On location to produce a documentary for The History Channel about the nonfiction bestseller Blind Man’s Bluff: The Untold Story of American Submarine Espionage, Schmiedeler and a colleague traveled to Russia in summer 2000 to interview former KGB agents and high-ranking military officials from the Cold War era.

Estimating a budget of $21,000 for the two-week stay in Moscow and Saint Petersburg, Schmiedeler and senior producer Tresha Mabile hid the money—mostly in 20s and singles—on their bodies and attempted to pass through customs unnoticed.
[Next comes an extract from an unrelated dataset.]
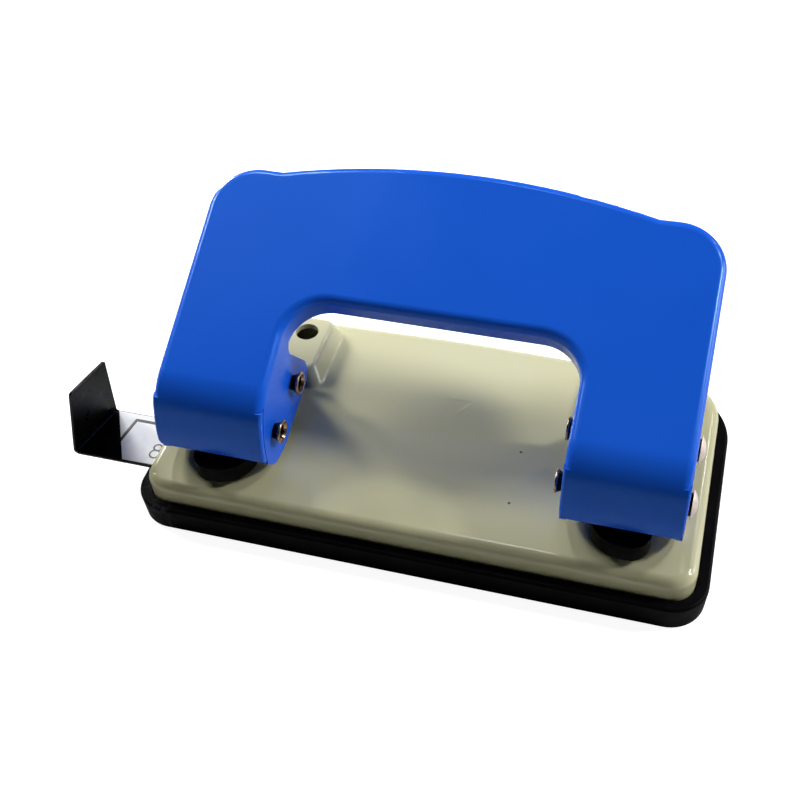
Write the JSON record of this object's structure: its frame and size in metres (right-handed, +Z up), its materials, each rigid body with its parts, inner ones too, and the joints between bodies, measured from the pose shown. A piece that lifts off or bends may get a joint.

While Mabile slipped through, Schmiedeler was whisked away by a customs official.

“I was honest,” says Schmiedeler. “When he asked me if I had any money on me, I told him what I had.”

Ordered to “strip and show me the money,” Schmiedeler removed his baggy pants. To his surprise, the agent wrote him a receipt for the cash and stamped it. Schmiedeler went on his way with the money to pay translators, cameramen, drivers and others.

Rather than being frightened, Schmiedeler saw the incident as a “fun and exciting” way to begin his experience in Russia. That 14-day journey brought him into contact with some of the country’s most politically connected people, both past and present. An avid reader of historical thrillers and spy novels, and a devotee of The History Channel, Schmiedeler calls the trip to Russia one of the highlights of his career as a producer thus far.

“I’d go back in a heartbeat,” he says.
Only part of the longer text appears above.